The beluga is also called the white whale because of its milky white skin, and is the only whale species that is completely white. It is gray when born, this color fading gradually with age. It is small in size and lacks a dorsal fin. Beluga are toothed whales, with flexible lips that can produce a range of facial expressions. They have wide, paddle-like flippers and notches in their tails. Their necks are extremely flexible and they can turn their heads almost 90 degrees sideways. Their extremely thick layer of blubber provides insulation in freezing Arctic waters. Their bodies are fifty percent fat, much higher than other non-Arctic whales, with body fat of only twenty percent.
Beluga whales occur in the Arctic and sub-Arctic waters of the Arctic Ocean’s coastal areas, as well as the adjoining seas, preferring inlets, fjords, bays, channels, and the shallow Arctic waters warmed by continuous sunlight. Sometimes in the summer they are found at river mouths.
The beluga whale is a diurnal and very social animal. During summer, thousands of them gather together in river estuaries to moult. They rub their bodies on the gravel of the sea bed to shed their yellow, withered skin from the previous year and to again become gleaming white. At this time, females with babies will often group together, while males gather in large bachelor groups. Belugas are able to dive deeper than 1,000 m, but usually they are found up on the surface, swimming slowly. During winter it may become necessary to form breathing holes amongst the ice, which they do with their heavy heads. Most populations of these whales migrate north in spring, then south in autumn once ice begins to form.
Belugas eat a variety of prey, such as smelt, flatfish, flounder, salmon, sculpins, and cod. They also eat invertebrates such as crabs, clams, shrimps, worms, octopus, squid, and more creatures that live on the seabed.
Beluga whales are polygynous, a dominant male often mating with several females during one mating season. They tend to mate between late February and early April. Gestation lasts 14 months and a single calf is produced. The calf has a grayish color and is very well developed. The nursery pod stays together during the delivery, then all of them move off except for a teenage nursemaid. Birthing usually takes place near rivers because the temperature of the water is ten degrees higher there. This is for the benefit of the calf, which has less blubber than a full-grown adult. The newborn stays between the two females, their swimming pulling him along with the current. A calf totally depends on its mother’s milk for one year, and lactation lasts as long as 1.5 to 2 years. Females are sexually mature in 4 to 7 years, and males in 7 to 9 years.
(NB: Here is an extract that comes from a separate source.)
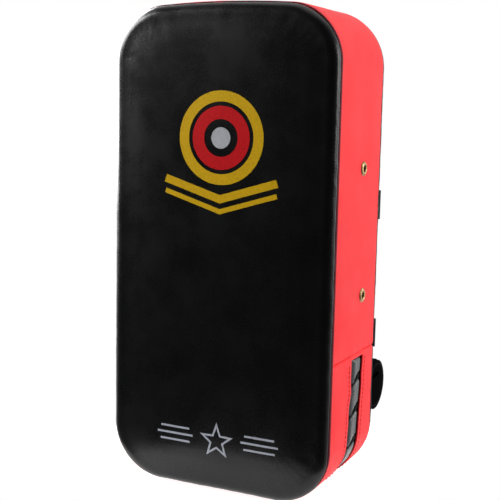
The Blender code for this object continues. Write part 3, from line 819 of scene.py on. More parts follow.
TUCK = 2.2 * MM       # how deep a seam allowance is turned in
TOP_BULGE = 0.6 * MM  # how far the gusset stands above its seams over the top of the pad
TOP_DROP = 1.0 * MM   # how far the striking cover stays below the gusset there
SEAM_STEP = 2.6 * MM  # between rows of the gussets away from their seams
SIDE_SHOULDER = 0.7   # how softly the sides dip to the striking cover's seam, in mm
BACK_SHOULDER = 0.15  # and to the back cover's seam
HEM = 1.1 * MM        # radius of the slot's rolled hem
HEM_WIDTH = 8 * MM
HEM_LIFT = 0.45 * MM
HEM_STITCHES = 5 * MM  # how far the thread runs from the slot's edge
LACE_PITCH = 27 * MM
LACE_RISE = 12 * MM   # from the front hem up to the rear one
LACE_TURNS = 14
LACE_STEPS = 16       # points in each turn
LACE_FIRST = SEAM_AT - 25 * MM - (LACE_TURNS - 1) * LACE_PITCH


def seam_groove(distance, shoulder=SIDE_SHOULDER):
    """How far the leather dips at a distance from a seam. The shoulder is the wider, softer dip."""
    t = np.asarray(distance, float) / MM
    return (1.5 * np.exp(-t / 0.7) + shoulder * np.exp(-t / 2.6)) * MM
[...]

Hunting by Inuit and Alaska Native groups is the biggest known threat to belugas across certain portions of their range. Further threats are contamination of river estuaries, infectious diseases and disturbance by vessel transport, gas and oil production. An increasing concern is noise, which can damage a whale’s hearing and affect its ability to navigate, communicate, and locate prey.
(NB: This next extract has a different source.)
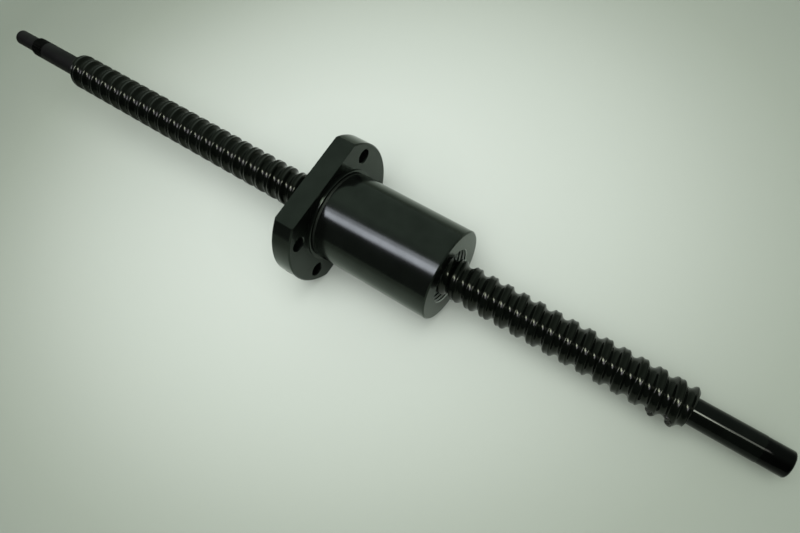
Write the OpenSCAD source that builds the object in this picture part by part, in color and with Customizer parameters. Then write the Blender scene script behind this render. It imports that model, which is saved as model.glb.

According to the IUCN Red List, the total size of the beluga whale population is above 150,000 animals. There are estimates for this species’ populations in specific regions: In Alaska: Cook Inlet – 375 whales; Bristol Bay – 1,642- 2,133 whales; Eastern Bering Sea - 18,142 whales; Eastern Chukchi Sea - 3,710 whales; Eastern Beaufort Sea/Beaufort Sea (shared between Alaska and Canada) - 39,258 animals. In Canada: Cumberland Sound - 1,500 whales; Ungava Bay – fewer than 50 whales; West Hudson Bay - 23,000 whales; southern Hudson Bay - 1,300 whales; East Hudson Bay – 3,100 whales; St Lawrence River - 900–1,000 whales; Eastern High Arctic/Baffin Bay - 21,213 whales. Shared between Canada and Greenland: West Greenland - 7,941 whales. Russia: Eastern and Central Russian Arctic - 18,000–20,000 whales; Western Russian Arctic - 1,000 whales. Beluga whales are classified as a near threatened (NT) species currently.